Mike Rivero from WRH wrote yesterday:
“This ‘attack against corruption’, with which these imprisoned princes are accused, was simply a way for the Crown Prince to consolidate his power; seize about 88 billion dollars’ worth of assets; and leave him a free hand to finish the job in Yemen… and tricking the Iranian military into invading Lebanon to defend Hizbullah as an excuse to declare war against Iran.
“We have just seen the Saudi decree that all Saudi nationals need to leave Lebanon immediately… But Prince Salman had better get his geopolitical ducks in somewhat of a row before he attacks Iran.

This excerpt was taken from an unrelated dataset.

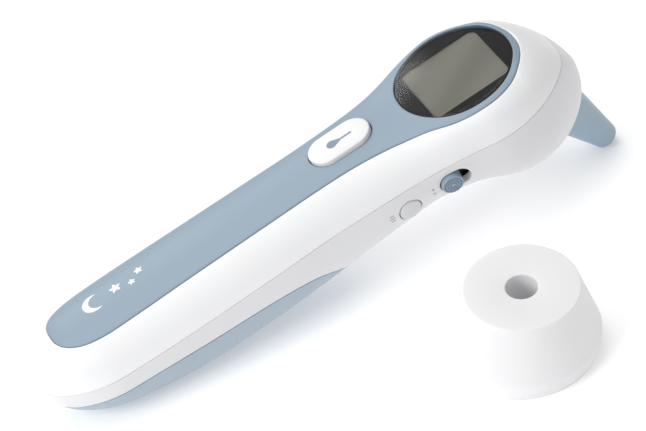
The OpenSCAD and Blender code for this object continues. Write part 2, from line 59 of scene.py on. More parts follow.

Russia’s military and civilian leadership has pledged, consistently, that should Iran be attacked, Russia will come to its aid militarily.
“Were I he, and his advisors, I would rethink that scenario through, very, very carefully before he starts World War III.”
Of Saudi Arabia’s detention of Lebanon’s Prime Minister Hariri, Hezbollah leader in Lebanon, Sayyed Hassan Nasrallah, said,
“It is clear that Saudi Arabia and Saudi officials have declared war on Lebanon and on Hezbollah in Lebanon.”
Iran and Saudi Arabia have already been fighting a proxy war in Syria. Is this about boosting the economy, the Royals — or stealing oil reserves from Lebanon or other parts of Persia? Maybe it is just the Military Industrial Complex going about creating another war to keep business as usual.